**Stored data**
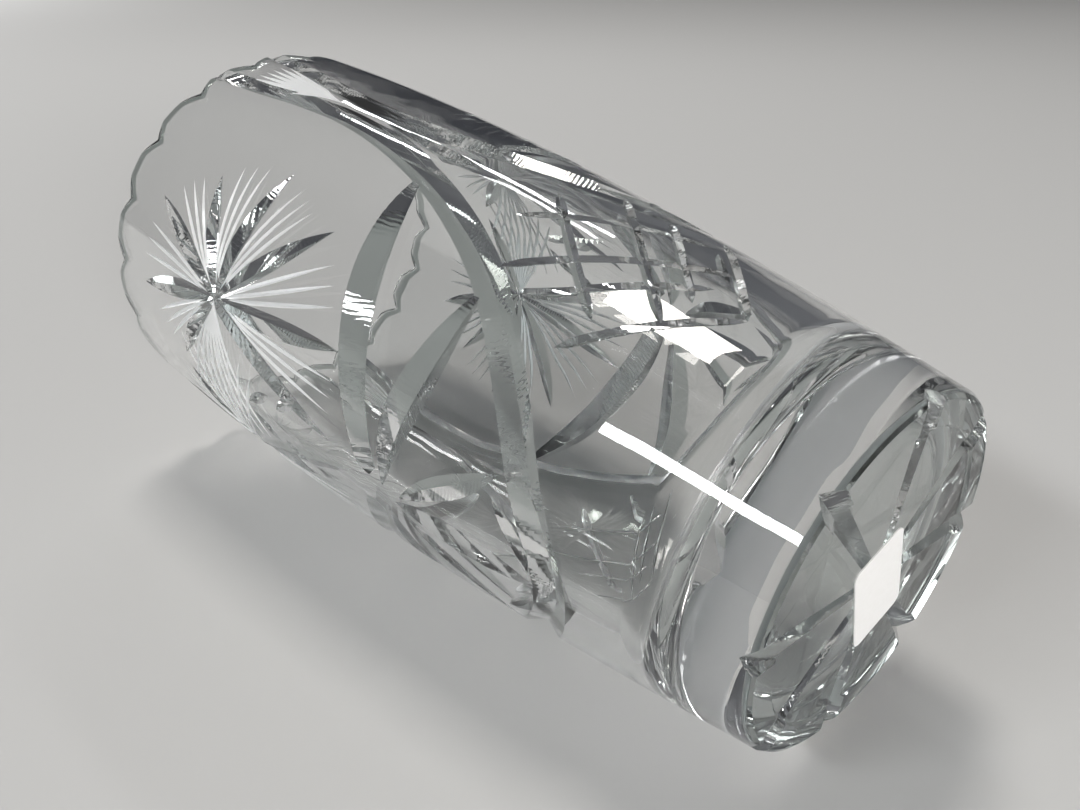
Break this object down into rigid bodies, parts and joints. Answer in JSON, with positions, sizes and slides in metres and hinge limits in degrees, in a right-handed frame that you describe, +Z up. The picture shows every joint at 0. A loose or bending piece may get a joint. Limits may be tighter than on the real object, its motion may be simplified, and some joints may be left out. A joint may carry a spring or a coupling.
{
  "type": "cut crystal vase",
  "caption": "Tall flared cut-crystal vase with a scalloped rim, arched panels of leaf and pinwheel cutting, a thick solid base and a blank paper label underneath.",
  "frame": {"origin": "centre of the foot, on the plane it stands on", "axes": "+Z up along the vase's axis of symmetry; -Y faces out through the middle of one cut panel"},
  "size_m": [0.1348, 0.1348, 0.255],
  "materials": {
    "crystal": "polished cut lead crystal, clear",
    "label_paper": "matt coated paper sticker, blank"
  },
  "bodies": {
    "root": {"crystal_body": "crystal", "price_label": "label_paper"}
  },
  "joints": []
}
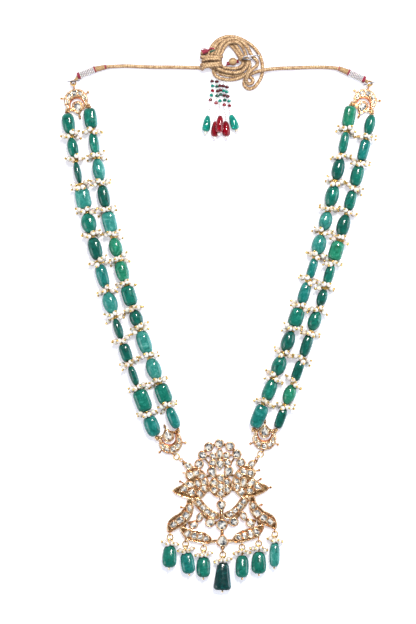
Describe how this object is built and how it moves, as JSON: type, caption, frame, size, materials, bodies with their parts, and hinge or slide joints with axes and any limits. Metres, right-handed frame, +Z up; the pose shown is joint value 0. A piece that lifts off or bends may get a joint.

**Instruction**
Please reproduce each line exactly as written.

**Answer**
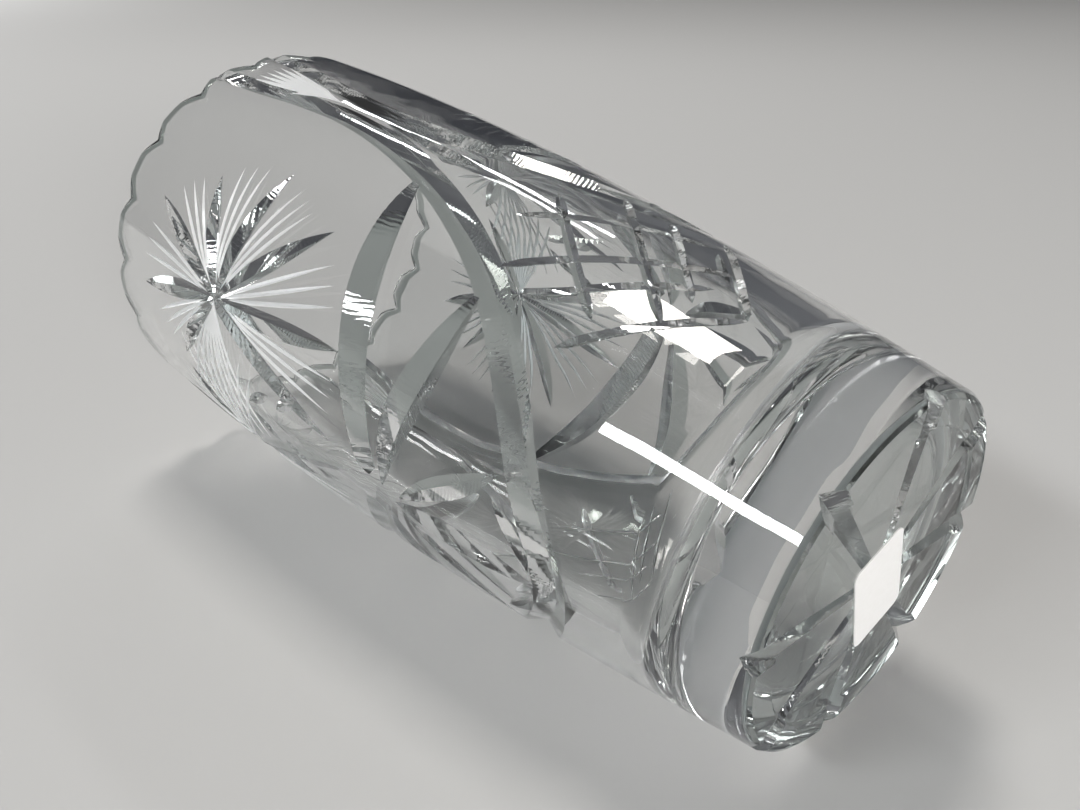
Break this object down into rigid bodies, parts and joints. Answer in JSON, with positions, sizes and slides in metres and hinge limits in degrees, in a right-handed frame that you describe, +Z up. The picture shows every joint at 0. A loose or bending piece may get a joint. Limits may be tighter than on the real object, its motion may be simplified, and some joints may be left out. A joint may carry a spring or a coupling.
{
  "type": "cut crystal vase",
  "caption": "Tall flared cut-crystal vase with a scalloped rim, arched panels of leaf and pinwheel cutting, a thick solid base and a blank paper label underneath.",
  "frame": {"origin": "centre of the foot, on the plane it stands on", "axes": "+Z up along the vase's axis of symmetry; -Y faces out through the middle of one cut panel"},
  "size_m": [0.1348, 0.1348, 0.255],
  "materials": {
    "crystal": "polished cut lead crystal, clear",
    "label_paper": "matt coated paper sticker, blank"
  },
  "bodies": {
    "root": {"crystal_body": "crystal", "price_label": "label_paper"}
  },
  "joints": []
}
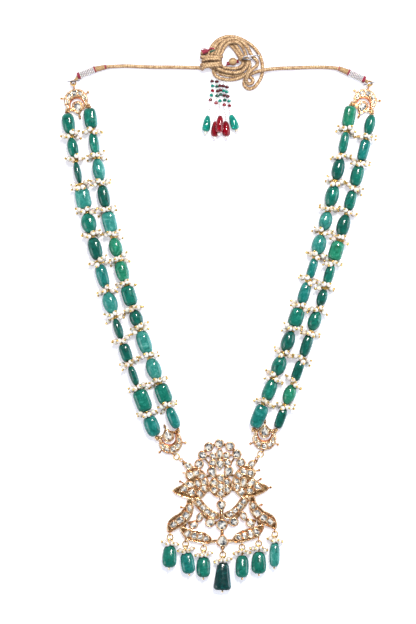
Describe how this object is built and how it moves, as JSON: type, caption, frame, size, materials, bodies with their parts, and hinge or slide joints with axes and any limits. Metres, right-handed frame, +Z up; the pose shown is joint value 0. A piece that lifts off or bends may get a joint.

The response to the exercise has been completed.